Les amorces dans Tintin, c'est les prétextes, la manière d'amener le héros vers l'aventure, et ici, comme dans Le Sceptre d'Ottokar (une serviette oubliée sur un banc) ou Le Crabe aux pinces d'or (une boîte de crabe trouvée dans une poubelle), l'amorce vient d'une maquette de vaisseau que Tintin trouve dans une brocante : c'est le conditionnement qui annonce un des meilleurs récits du héros. Hergé prend soin de ne pas toucher à l'actualité dans cette Belgique occupée, et décide d'exploiter un thème classique : la chasse au trésor, qui déja en 1942, était rebattu en littérature et au cinéma à Hollywood.
Le grand coup de maître de cet album est la force narrative particulièrement bien menée sur 3 fronts : la recherche des parchemins dans les 3 "Licorne", le vol des portefeuilles, et le plus captivant, le récit du capitaine sur son ancêtre le chevalier de Haddoque ; 3 récits parallèles qui finiront par s'imbriquer tous ensemble à la fin de l'album, même celui des portefeuilles qui, au départ apparaît comme une diversion comique dont les Dupondt font les frais, mais qui de façon très astucieuse, sera le clou de l'épisode par l'intermédiaire du personnage d'Aristide Filoselle, un paisible petit vieillard à barbiche un peu fétichiste qui s'adonne à une passion étrange : la collection de portefeuilles via la kleptomanie.
Par le récit du capitaine contant à Tintin (et en même temps au lecteur) les exploits de son ancêtre, Hergé remonte le passé de façon virtuose, où Haddock subjugué par les Mémoires du chevalier, revit toute sa gestuelle par procuration ; le chevalier aimait le rhum et avait le goût du vocabulaire coloré, et à ce propos, on notera qu'un des jurons du chevalier est sans doute anachronique (pas sûr qu'un moule à gaufre existait au XVIIème siècle).
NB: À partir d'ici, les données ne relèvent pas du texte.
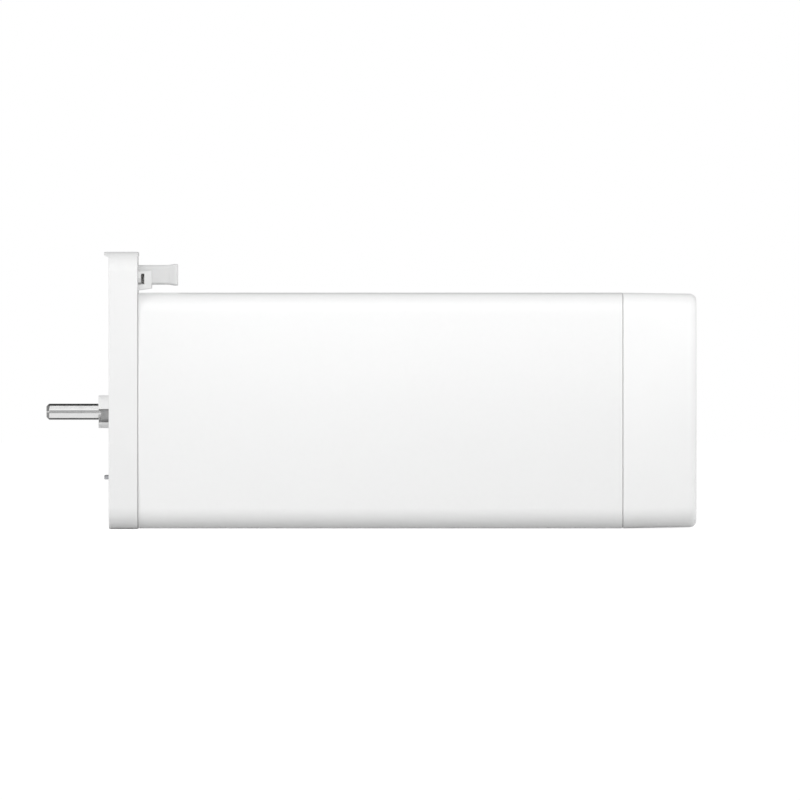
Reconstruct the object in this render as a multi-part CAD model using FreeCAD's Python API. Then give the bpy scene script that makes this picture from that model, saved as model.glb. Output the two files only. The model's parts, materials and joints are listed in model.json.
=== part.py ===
import FreeCAD, Part
import math
import os

# Curtain motor, lying on its narrow side. X runs along the drive shaft, from the shaft
# tip (negative) to the end cap (positive). The origin is on the shaft axis in the outer
# face of the head plate. +Z points to the side that carries the latch. Millimetres.

# Clearances
seat_gap = 0.02  # between pieces pressed or glued together
slip_gap = 0.15  # between a lip and the shell it slides into
run_gap = 0.05  # radial, between a journal and its bush
free_gap = 0.4  # between turning faces

# Flat sides that stand for a round surface where it is hidden
small_sides = 8  # screws, posts and their holes
round_sides = 12  # pins, bushes and bores
drum_sides = 32  # motor and gearbox barrels

# Gear train: two planetary stages in one internally toothed ring
gear_module = 0.75
sun_teeth = 12
planet_teeth = 15
planets = 3
pressure_angle = math.radians(25.0)
addendum_modules = 0.8
dedendum_modules = 1.0
flank_gap = 0.08
output_stage_turn = 90.0
input_stage_turn = 30.0
ring_wall = 4.0
gearbox_flange_margin = 0.5
gearbox_flange_corner = 5.0
gearbox_flange_thickness = 3.0
carrier_rim_gap = 0.65
carrier_gap = 0.6
carrier_window_radius = 3.0
output_carrier_thickness = 4.0
output_planet_width = 6.5
middle_carrier_thickness = 3.0
input_planet_width = 5.0
planet_pin_radius = 1.5
gearbox_rear_gap = 0.8
gearbox_screw_radius = 1.0
gearbox_screw_head = 1.9

# Drive shaft, a hexagon outside and a round journal inside
shaft_across_flats = 6.0
shaft_reach = 23.6
shaft_tip_chamfer = 1.0
shaft_edge_radius = 1.0
journal_shoulder = 0.336
journal_step = 1.6
pilot_radius = 1.25
pilot_length = 3.0
bush_wall = 1.15
bush_set_back = 1.0

# Collar around the shaft
collar_wall = 1.15
collar_length = 4.05
collar_base_step = 0.85
collar_foot_step = 1.6
collar_foot_thickness = 1.5
collar_slot_top = 1.0
collar_slot_bottom = 4.0
centre_boss_wall = 2.0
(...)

Mais on pardonne cette petite erreur à Hergé qui réussit à donner au capitaine une véritable dimension, une origine, un passé historique, une filiation, atout que Tintin n'a pas, puisqu'il est sans attache.
On sent que Hergé pose des bases solides pour son personnage d'Haddock qui devient un personnage clé de la série, et cette aventure soude définitivement l'amitié entre lui et Tintin ; désormais, ils seront indissociables et complémentaires.
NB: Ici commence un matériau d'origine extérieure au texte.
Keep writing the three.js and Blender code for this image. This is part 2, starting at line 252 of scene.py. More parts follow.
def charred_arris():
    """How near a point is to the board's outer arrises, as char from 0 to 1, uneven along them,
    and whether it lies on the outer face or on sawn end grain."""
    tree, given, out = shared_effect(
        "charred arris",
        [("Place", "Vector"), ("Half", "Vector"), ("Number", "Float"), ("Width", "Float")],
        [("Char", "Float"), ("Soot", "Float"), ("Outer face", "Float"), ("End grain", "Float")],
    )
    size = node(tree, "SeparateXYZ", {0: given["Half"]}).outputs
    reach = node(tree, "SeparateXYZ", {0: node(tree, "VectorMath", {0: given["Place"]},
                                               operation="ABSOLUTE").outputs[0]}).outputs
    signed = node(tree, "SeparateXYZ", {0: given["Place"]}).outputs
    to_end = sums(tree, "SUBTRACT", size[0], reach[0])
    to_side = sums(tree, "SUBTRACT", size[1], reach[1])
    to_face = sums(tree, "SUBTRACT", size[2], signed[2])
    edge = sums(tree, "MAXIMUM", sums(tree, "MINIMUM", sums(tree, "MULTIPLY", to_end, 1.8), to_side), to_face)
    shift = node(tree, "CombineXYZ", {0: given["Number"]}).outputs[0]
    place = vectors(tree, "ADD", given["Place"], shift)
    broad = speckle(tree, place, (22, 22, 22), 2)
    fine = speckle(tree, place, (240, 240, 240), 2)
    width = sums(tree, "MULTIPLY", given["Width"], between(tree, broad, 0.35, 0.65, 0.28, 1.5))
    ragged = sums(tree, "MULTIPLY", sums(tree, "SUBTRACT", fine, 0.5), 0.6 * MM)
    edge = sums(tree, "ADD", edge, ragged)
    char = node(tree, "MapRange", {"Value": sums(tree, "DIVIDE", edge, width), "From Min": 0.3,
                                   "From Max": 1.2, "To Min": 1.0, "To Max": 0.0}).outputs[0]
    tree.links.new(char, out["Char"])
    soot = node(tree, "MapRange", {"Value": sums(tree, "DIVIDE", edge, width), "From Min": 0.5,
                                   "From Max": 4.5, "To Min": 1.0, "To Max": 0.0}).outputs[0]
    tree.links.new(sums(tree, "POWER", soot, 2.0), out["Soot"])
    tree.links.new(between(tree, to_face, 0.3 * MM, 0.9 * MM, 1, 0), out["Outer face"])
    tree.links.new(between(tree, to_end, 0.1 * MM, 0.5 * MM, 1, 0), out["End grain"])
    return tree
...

A côté de ça, Hergé met en scène plusieurs personnages secondaires intéressants : on a vu celui de Filoselle, mais il y a aussi le mystérieux Sakharine qui a l'acharnement et la folie du collectionneur compulsif. Les méchants sont les frères Loiseau, de sinistres crapules qui n'hésitent pas à recourir au meurtre pour arriver à leurs fins ; le long monologue final est un peu lourd dans sa forme, mais c'est une grande scène d'exposition nécessaire pour la suite du diptyque, car il faut avoir en tête que l'histoire va se poursuivre dans le Trésor de Rackham le Rouge. Enfin, Nestor qui ignore les desseins de ses peu reluisants patrons, ne se doute pas encore que son futur nouveau patron (qui plaide sa cause à la fin) sera ce marin barbu truculent d'Haddock, qui va en plus récolter le château de Moulinsart, beau décor qu'on entrevoit en entier encore à peine ici, et qui fut inspiré à Hergé par celui de Cheverny, un des joyaux des châteaux de la Loire, voisin de Chambord, et dont il a "rétréci" volontairement les dimensions pour lui donner une allure plus modeste.
Comme on le voit, mine de rien, la saga tintinesque s'étoffe considérablement avec l'apport de tous ces personnages, tout comme au niveau graphique où le dessin a fait de très nets progrès. Pour l'épisode du récit de Haddoque, Hergé s'est appliqué à reproduire un vaisseau fidèle à ceux de la marine française du siècle de Louis XIV, sa "Licorne" est superbe, et sa scène d'abordage criante de vérité, en plus du personnage de Rackham le Rouge qui est une belle figure de chef pirate. Cette pureté graphique de la Ligne Claire hergéenne sert un vrai chef-d'oeuvre de narration, une vraie grande aventure exotique et lointaine qui délaisse les sujets politiques entrevus dans Le Lotus Bleu ou l'Oreille cassée.